- [SOURCE EXCERPT]

▽

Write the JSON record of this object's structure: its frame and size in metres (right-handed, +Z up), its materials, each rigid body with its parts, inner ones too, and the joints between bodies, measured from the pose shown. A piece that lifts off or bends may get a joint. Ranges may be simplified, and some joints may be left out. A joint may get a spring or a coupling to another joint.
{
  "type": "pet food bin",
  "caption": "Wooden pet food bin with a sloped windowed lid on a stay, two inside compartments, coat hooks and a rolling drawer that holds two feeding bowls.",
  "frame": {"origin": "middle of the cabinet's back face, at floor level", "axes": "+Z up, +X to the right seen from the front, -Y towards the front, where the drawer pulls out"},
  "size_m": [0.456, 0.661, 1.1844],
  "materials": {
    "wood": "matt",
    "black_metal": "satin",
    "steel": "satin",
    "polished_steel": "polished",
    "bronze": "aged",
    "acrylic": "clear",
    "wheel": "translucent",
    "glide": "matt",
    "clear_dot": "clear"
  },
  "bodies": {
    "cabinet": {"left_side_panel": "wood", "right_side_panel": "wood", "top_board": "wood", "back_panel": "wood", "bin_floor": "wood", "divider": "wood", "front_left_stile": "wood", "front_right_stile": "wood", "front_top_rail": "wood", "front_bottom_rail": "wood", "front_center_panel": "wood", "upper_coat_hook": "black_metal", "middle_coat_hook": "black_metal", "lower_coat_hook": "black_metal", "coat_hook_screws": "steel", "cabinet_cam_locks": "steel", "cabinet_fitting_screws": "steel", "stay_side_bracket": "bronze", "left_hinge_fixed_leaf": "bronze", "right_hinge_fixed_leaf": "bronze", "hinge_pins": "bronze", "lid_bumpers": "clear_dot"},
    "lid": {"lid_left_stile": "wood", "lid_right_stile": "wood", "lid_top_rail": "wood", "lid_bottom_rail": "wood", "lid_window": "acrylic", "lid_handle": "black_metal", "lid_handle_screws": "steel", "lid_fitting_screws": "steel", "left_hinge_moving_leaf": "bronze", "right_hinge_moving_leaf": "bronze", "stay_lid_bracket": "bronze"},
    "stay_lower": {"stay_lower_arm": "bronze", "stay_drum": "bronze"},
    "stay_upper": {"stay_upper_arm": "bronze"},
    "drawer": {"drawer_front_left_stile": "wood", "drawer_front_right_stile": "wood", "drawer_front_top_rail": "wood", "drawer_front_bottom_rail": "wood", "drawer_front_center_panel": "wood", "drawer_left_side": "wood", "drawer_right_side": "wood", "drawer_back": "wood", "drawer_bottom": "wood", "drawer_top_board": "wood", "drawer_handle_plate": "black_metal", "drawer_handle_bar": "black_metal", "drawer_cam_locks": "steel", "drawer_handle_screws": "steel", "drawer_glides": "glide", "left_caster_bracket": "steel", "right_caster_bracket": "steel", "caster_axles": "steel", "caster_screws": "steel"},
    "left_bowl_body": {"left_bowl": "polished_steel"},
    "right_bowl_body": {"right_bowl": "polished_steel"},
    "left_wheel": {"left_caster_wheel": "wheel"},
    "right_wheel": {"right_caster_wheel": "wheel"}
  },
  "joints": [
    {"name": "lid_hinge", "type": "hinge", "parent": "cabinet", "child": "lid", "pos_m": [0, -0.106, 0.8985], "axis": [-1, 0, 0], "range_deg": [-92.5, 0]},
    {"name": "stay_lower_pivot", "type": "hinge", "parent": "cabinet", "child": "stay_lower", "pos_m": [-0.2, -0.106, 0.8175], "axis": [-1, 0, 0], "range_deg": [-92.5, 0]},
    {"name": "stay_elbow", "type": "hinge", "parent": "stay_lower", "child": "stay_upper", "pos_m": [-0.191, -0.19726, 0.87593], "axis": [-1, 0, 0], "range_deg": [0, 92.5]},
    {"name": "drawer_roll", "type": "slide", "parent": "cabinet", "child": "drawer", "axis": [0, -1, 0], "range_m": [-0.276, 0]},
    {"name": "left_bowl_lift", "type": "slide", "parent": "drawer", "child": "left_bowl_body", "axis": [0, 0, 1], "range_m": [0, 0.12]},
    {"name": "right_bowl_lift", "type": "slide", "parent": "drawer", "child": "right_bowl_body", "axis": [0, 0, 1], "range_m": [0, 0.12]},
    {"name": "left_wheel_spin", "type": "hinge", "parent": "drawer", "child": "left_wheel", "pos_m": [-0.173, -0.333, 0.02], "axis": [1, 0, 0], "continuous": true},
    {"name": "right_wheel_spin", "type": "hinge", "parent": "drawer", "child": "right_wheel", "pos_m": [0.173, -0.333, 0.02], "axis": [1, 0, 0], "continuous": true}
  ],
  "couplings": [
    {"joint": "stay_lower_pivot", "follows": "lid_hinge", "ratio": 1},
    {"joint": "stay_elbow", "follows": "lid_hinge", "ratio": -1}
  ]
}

△

- [PROBLEM DESCRIPTION] Transcribe the whole listing with nothing added or left out.

- [RESULT FOR THIS EXERCISE]
Write the JSON record of this object's structure: its frame and size in metres (right-handed, +Z up), its materials, each rigid body with its parts, inner ones too, and the joints between bodies, measured from the pose shown. A piece that lifts off or bends may get a joint. Ranges may be simplified, and some joints may be left out. A joint may get a spring or a coupling to another joint.
{
  "type": "pet food bin",
  "caption": "Wooden pet food bin with a sloped windowed lid on a stay, two inside compartments, coat hooks and a rolling drawer that holds two feeding bowls.",
  "frame": {"origin": "middle of the cabinet's back face, at floor level", "axes": "+Z up, +X to the right seen from the front, -Y towards the front, where the drawer pulls out"},
  "size_m": [0.456, 0.661, 1.1844],
  "materials": {
    "wood": "matt",
    "black_metal": "satin",
    "steel": "satin",
    "polished_steel": "polished",
    "bronze": "aged",
    "acrylic": "clear",
    "wheel": "translucent",
    "glide": "matt",
    "clear_dot": "clear"
  },
  "bodies": {
    "cabinet": {"left_side_panel": "wood", "right_side_panel": "wood", "top_board": "wood", "back_panel": "wood", "bin_floor": "wood", "divider": "wood", "front_left_stile": "wood", "front_right_stile": "wood", "front_top_rail": "wood", "front_bottom_rail": "wood", "front_center_panel": "wood", "upper_coat_hook": "black_metal", "middle_coat_hook": "black_metal", "lower_coat_hook": "black_metal", "coat_hook_screws": "steel", "cabinet_cam_locks": "steel", "cabinet_fitting_screws": "steel", "stay_side_bracket": "bronze", "left_hinge_fixed_leaf": "bronze", "right_hinge_fixed_leaf": "bronze", "hinge_pins": "bronze", "lid_bumpers": "clear_dot"},
    "lid": {"lid_left_stile": "wood", "lid_right_stile": "wood", "lid_top_rail": "wood", "lid_bottom_rail": "wood", "lid_window": "acrylic", "lid_handle": "black_metal", "lid_handle_screws": "steel", "lid_fitting_screws": "steel", "left_hinge_moving_leaf": "bronze", "right_hinge_moving_leaf": "bronze", "stay_lid_bracket": "bronze"},
    "stay_lower": {"stay_lower_arm": "bronze", "stay_drum": "bronze"},
    "stay_upper": {"stay_upper_arm": "bronze"},
    "drawer": {"drawer_front_left_stile": "wood", "drawer_front_right_stile": "wood", "drawer_front_top_rail": "wood", "drawer_front_bottom_rail": "wood", "drawer_front_center_panel": "wood", "drawer_left_side": "wood", "drawer_right_side": "wood", "drawer_back": "wood", "drawer_bottom": "wood", "drawer_top_board": "wood", "drawer_handle_plate": "black_metal", "drawer_handle_bar": "black_metal", "drawer_cam_locks": "steel", "drawer_handle_screws": "steel", "drawer_glides": "glide", "left_caster_bracket": "steel", "right_caster_bracket": "steel", "caster_axles": "steel", "caster_screws": "steel"},
    "left_bowl_body": {"left_bowl": "polished_steel"},
    "right_bowl_body": {"right_bowl": "polished_steel"},
    "left_wheel": {"left_caster_wheel": "wheel"},
    "right_wheel": {"right_caster_wheel": "wheel"}
  },
  "joints": [
    {"name": "lid_hinge", "type": "hinge", "parent": "cabinet", "child": "lid", "pos_m": [0, -0.106, 0.8985], "axis": [-1, 0, 0], "range_deg": [-92.5, 0]},
    {"name": "stay_lower_pivot", "type": "hinge", "parent": "cabinet", "child": "stay_lower", "pos_m": [-0.2, -0.106, 0.8175], "axis": [-1, 0, 0], "range_deg": [-92.5, 0]},
    {"name": "stay_elbow", "type": "hinge", "parent": "stay_lower", "child": "stay_upper", "pos_m": [-0.191, -0.19726, 0.87593], "axis": [-1, 0, 0], "range_deg": [0, 92.5]},
    {"name": "drawer_roll", "type": "slide", "parent": "cabinet", "child": "drawer", "axis": [0, -1, 0], "range_m": [-0.276, 0]},
    {"name": "left_bowl_lift", "type": "slide", "parent": "drawer", "child": "left_bowl_body", "axis": [0, 0, 1], "range_m": [0, 0.12]},
    {"name": "right_bowl_lift", "type": "slide", "parent": "drawer", "child": "right_bowl_body", "axis": [0, 0, 1], "range_m": [0, 0.12]},
    {"name": "left_wheel_spin", "type": "hinge", "parent": "drawer", "child": "left_wheel", "pos_m": [-0.173, -0.333, 0.02], "axis": [1, 0, 0], "continuous": true},
    {"name": "right_wheel_spin", "type": "hinge", "parent": "drawer", "child": "right_wheel", "pos_m": [0.173, -0.333, 0.02], "axis": [1, 0, 0], "continuous": true}
  ],
  "couplings": [
    {"joint": "stay_lower_pivot", "follows": "lid_hinge", "ratio": 1},
    {"joint": "stay_elbow", "follows": "lid_hinge", "ratio": -1}
  ]
}